** START Given material **

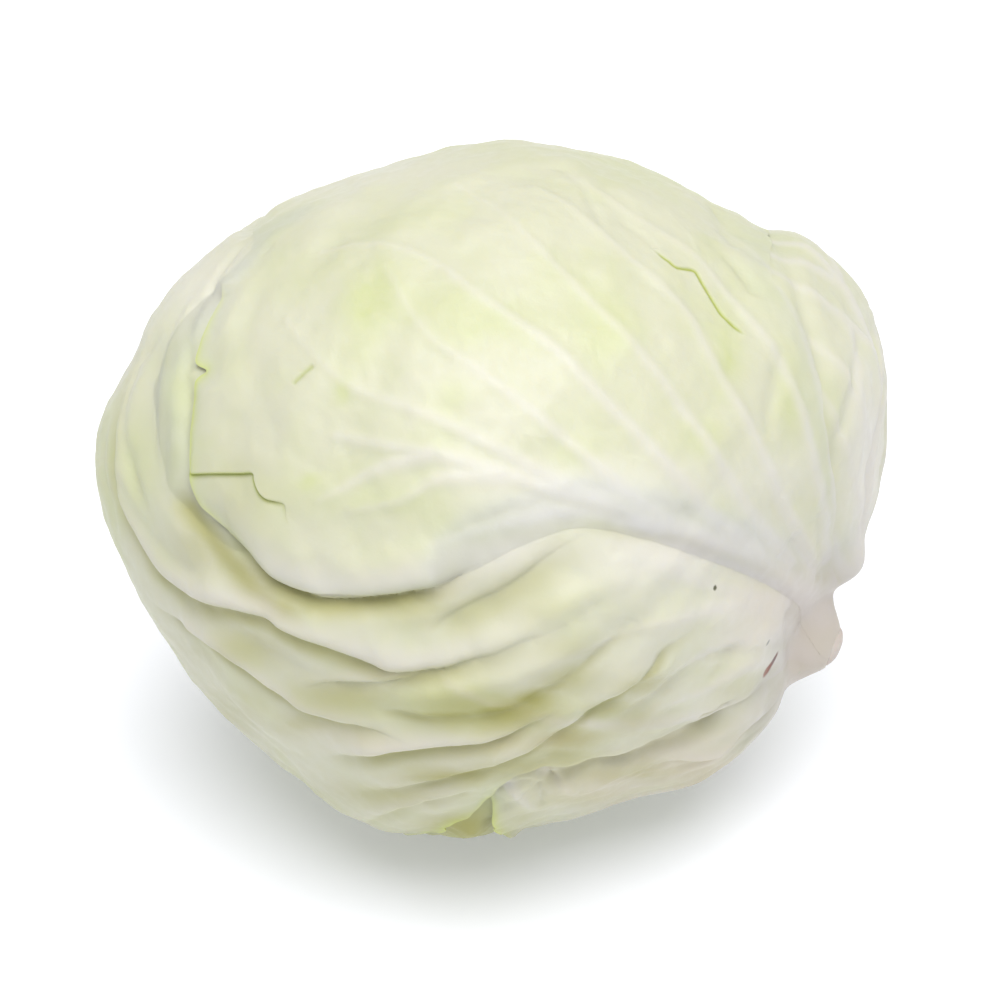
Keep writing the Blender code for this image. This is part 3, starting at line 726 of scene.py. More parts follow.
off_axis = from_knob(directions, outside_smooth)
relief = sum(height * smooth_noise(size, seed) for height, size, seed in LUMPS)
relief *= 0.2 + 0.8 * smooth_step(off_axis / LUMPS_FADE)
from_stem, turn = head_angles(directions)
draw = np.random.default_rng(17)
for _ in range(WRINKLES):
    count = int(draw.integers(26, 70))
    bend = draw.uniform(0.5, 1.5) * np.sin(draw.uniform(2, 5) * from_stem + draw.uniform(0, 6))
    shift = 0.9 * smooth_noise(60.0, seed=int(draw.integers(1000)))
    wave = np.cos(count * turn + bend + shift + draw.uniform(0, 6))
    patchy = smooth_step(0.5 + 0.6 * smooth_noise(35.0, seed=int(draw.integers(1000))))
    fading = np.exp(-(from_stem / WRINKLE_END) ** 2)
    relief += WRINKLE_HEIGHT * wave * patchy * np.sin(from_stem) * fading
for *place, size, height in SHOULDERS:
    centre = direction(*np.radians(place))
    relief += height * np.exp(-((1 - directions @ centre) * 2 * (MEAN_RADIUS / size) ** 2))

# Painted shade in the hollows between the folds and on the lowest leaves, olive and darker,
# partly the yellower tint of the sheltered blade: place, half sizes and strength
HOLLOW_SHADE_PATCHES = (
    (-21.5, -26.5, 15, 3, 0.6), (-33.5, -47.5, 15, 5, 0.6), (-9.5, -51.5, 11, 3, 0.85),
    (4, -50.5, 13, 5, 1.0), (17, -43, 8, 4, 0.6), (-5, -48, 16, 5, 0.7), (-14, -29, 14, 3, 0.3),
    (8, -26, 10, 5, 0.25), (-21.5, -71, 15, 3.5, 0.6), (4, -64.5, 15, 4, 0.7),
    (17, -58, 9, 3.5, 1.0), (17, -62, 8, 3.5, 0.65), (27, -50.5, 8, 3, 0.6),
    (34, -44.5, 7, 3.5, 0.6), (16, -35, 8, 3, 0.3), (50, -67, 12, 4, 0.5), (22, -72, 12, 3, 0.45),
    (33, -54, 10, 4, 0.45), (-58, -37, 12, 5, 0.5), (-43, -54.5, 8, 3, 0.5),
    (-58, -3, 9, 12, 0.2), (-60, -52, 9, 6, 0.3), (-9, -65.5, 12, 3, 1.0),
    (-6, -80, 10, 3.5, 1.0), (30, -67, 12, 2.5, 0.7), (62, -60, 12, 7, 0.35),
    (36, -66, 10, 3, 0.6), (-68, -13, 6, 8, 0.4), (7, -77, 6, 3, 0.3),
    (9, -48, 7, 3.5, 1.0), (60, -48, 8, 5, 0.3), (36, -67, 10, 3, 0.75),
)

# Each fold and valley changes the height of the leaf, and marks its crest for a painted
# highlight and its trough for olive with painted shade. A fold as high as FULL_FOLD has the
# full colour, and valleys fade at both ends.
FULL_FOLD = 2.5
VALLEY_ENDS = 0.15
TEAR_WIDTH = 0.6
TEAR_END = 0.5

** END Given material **

### [Stated exercise]
Return all of the data precisely as it appears.

### [Final result]
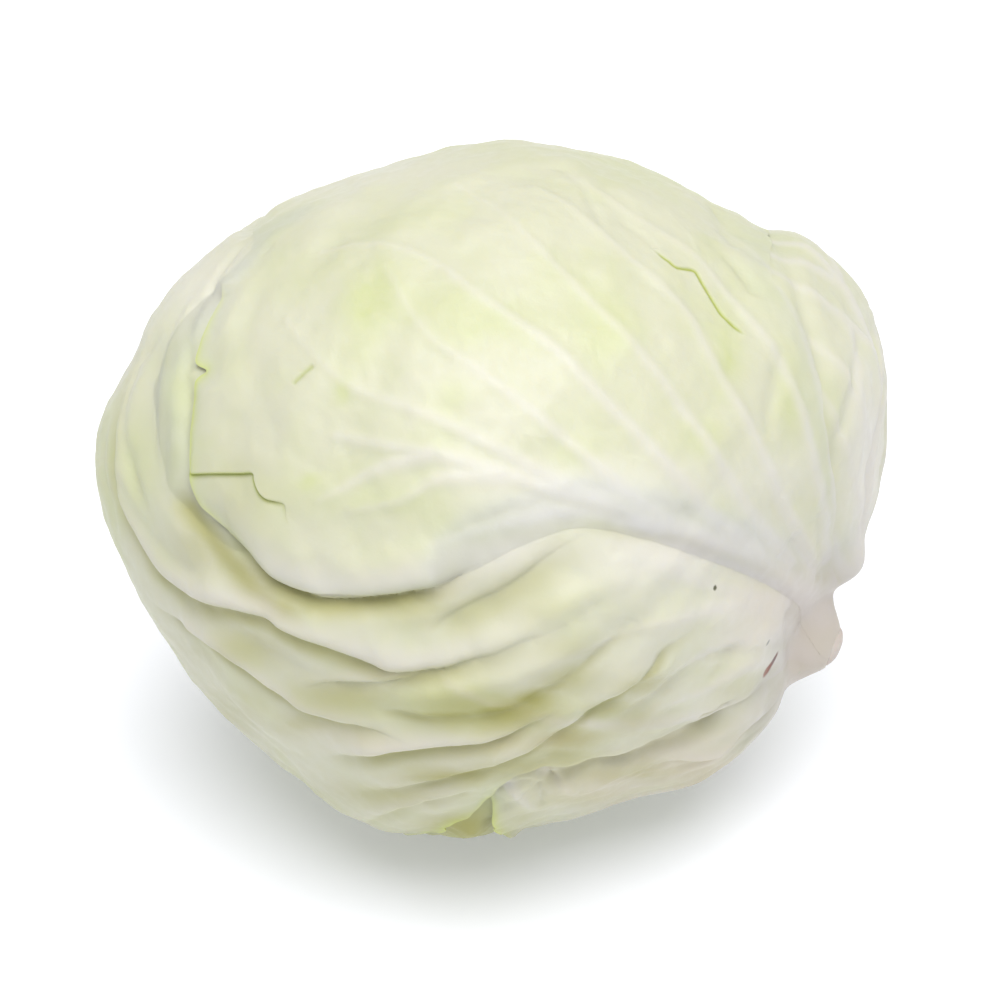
Keep writing the Blender code for this image. This is part 3, starting at line 726 of scene.py. More parts follow.
off_axis = from_knob(directions, outside_smooth)
relief = sum(height * smooth_noise(size, seed) for height, size, seed in LUMPS)
relief *= 0.2 + 0.8 * smooth_step(off_axis / LUMPS_FADE)
from_stem, turn = head_angles(directions)
draw = np.random.default_rng(17)
for _ in range(WRINKLES):
    count = int(draw.integers(26, 70))
    bend = draw.uniform(0.5, 1.5) * np.sin(draw.uniform(2, 5) * from_stem + draw.uniform(0, 6))
    shift = 0.9 * smooth_noise(60.0, seed=int(draw.integers(1000)))
    wave = np.cos(count * turn + bend + shift + draw.uniform(0, 6))
    patchy = smooth_step(0.5 + 0.6 * smooth_noise(35.0, seed=int(draw.integers(1000))))
    fading = np.exp(-(from_stem / WRINKLE_END) ** 2)
    relief += WRINKLE_HEIGHT * wave * patchy * np.sin(from_stem) * fading
for *place, size, height in SHOULDERS:
    centre = direction(*np.radians(place))
    relief += height * np.exp(-((1 - directions @ centre) * 2 * (MEAN_RADIUS / size) ** 2))

# Painted shade in the hollows between the folds and on the lowest leaves, olive and darker,
# partly the yellower tint of the sheltered blade: place, half sizes and strength
HOLLOW_SHADE_PATCHES = (
    (-21.5, -26.5, 15, 3, 0.6), (-33.5, -47.5, 15, 5, 0.6), (-9.5, -51.5, 11, 3, 0.85),
    (4, -50.5, 13, 5, 1.0), (17, -43, 8, 4, 0.6), (-5, -48, 16, 5, 0.7), (-14, -29, 14, 3, 0.3),
    (8, -26, 10, 5, 0.25), (-21.5, -71, 15, 3.5, 0.6), (4, -64.5, 15, 4, 0.7),
    (17, -58, 9, 3.5, 1.0), (17, -62, 8, 3.5, 0.65), (27, -50.5, 8, 3, 0.6),
    (34, -44.5, 7, 3.5, 0.6), (16, -35, 8, 3, 0.3), (50, -67, 12, 4, 0.5), (22, -72, 12, 3, 0.45),
    (33, -54, 10, 4, 0.45), (-58, -37, 12, 5, 0.5), (-43, -54.5, 8, 3, 0.5),
    (-58, -3, 9, 12, 0.2), (-60, -52, 9, 6, 0.3), (-9, -65.5, 12, 3, 1.0),
    (-6, -80, 10, 3.5, 1.0), (30, -67, 12, 2.5, 0.7), (62, -60, 12, 7, 0.35),
    (36, -66, 10, 3, 0.6), (-68, -13, 6, 8, 0.4), (7, -77, 6, 3, 0.3),
    (9, -48, 7, 3.5, 1.0), (60, -48, 8, 5, 0.3), (36, -67, 10, 3, 0.75),
)

# Each fold and valley changes the height of the leaf, and marks its crest for a painted
# highlight and its trough for olive with painted shade. A fold as high as FULL_FOLD has the
# full colour, and valleys fade at both ends.
FULL_FOLD = 2.5
VALLEY_ENDS = 0.15
TEAR_WIDTH = 0.6
TEAR_END = 0.5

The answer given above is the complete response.